Его инстинкт и его любовь к военным делам влекли его бессознательно к тем наукам, которые были полезнее для его исключительной карьеры, чем вся латынь, вместе взятая. Стратегия, тактика, математика и особенно древняя и новая история были любимыми предметами Наполеона. Он превосходно знал жизнь древних греческих и римских героев. Все свободное время он посвящал чтению жизнеописаний, которые он читал, однако, не в оригинале, а в переводе. Больше всего любил он Плутарха; охотно читал Полибия и Арриана, но Квинт Курций не был в числе его любимцев. Его характер развивался по образцу этих героев: он старался уподобиться им.

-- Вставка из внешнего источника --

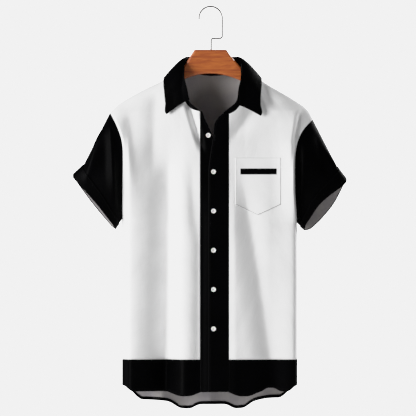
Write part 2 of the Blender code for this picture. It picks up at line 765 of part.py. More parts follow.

Помимо биографий, Наполеона живо интересовала история его родины. Он с раннего детства приучался делать выдержки из прочитанного, и к моменту поступления в военное училище в Париже у него уже была довольно объемистая груда таких рукописных заметок. При его ненасытной жажде чтения это не неудивительно: в Бриенне он больше всех других своих товарищей брал из школьной библиотеки книг. Но в противоположность другим детям его возраста у Наполеона была способность повторять тут же перед учителем все, только что им сказанное. Его интеллигентность и тонкость понимания математики привлекла внимание учителей и товарищей. Патер Патро называл его своим лучшим математиком, и все были твердо убеждены, что мальчик добьется когда-нибудь выдающегося успеха на этом поприще. Только один из его товарищей не отставал от него в этом отношении: Фовеле де Бурьен. Он был также единственным, с которым Наполеона связывала в Бриенне тесная дружба. Помимо этого у Наполеона была превосходная память на хронологические даты, имена, названия местностей и тонкое понимание топографии, пришедшееся ему весьма кстати, особенно для географии.

Физически он в это время был все еще довольно слаб. Его маленькое худощавое тело состояло, казалось, только из костей, кожи и нервов. На синевато-желтом лице в глубоких впадинах виднелись серые глаза, оттененные густыми темными бровями. У него были впалые щеки и выдающиеся скулы. Тем не менее весь он дышал решимостью и энергией. Доминировавшее в нем чувство честолюбия отражалось во всем его существе.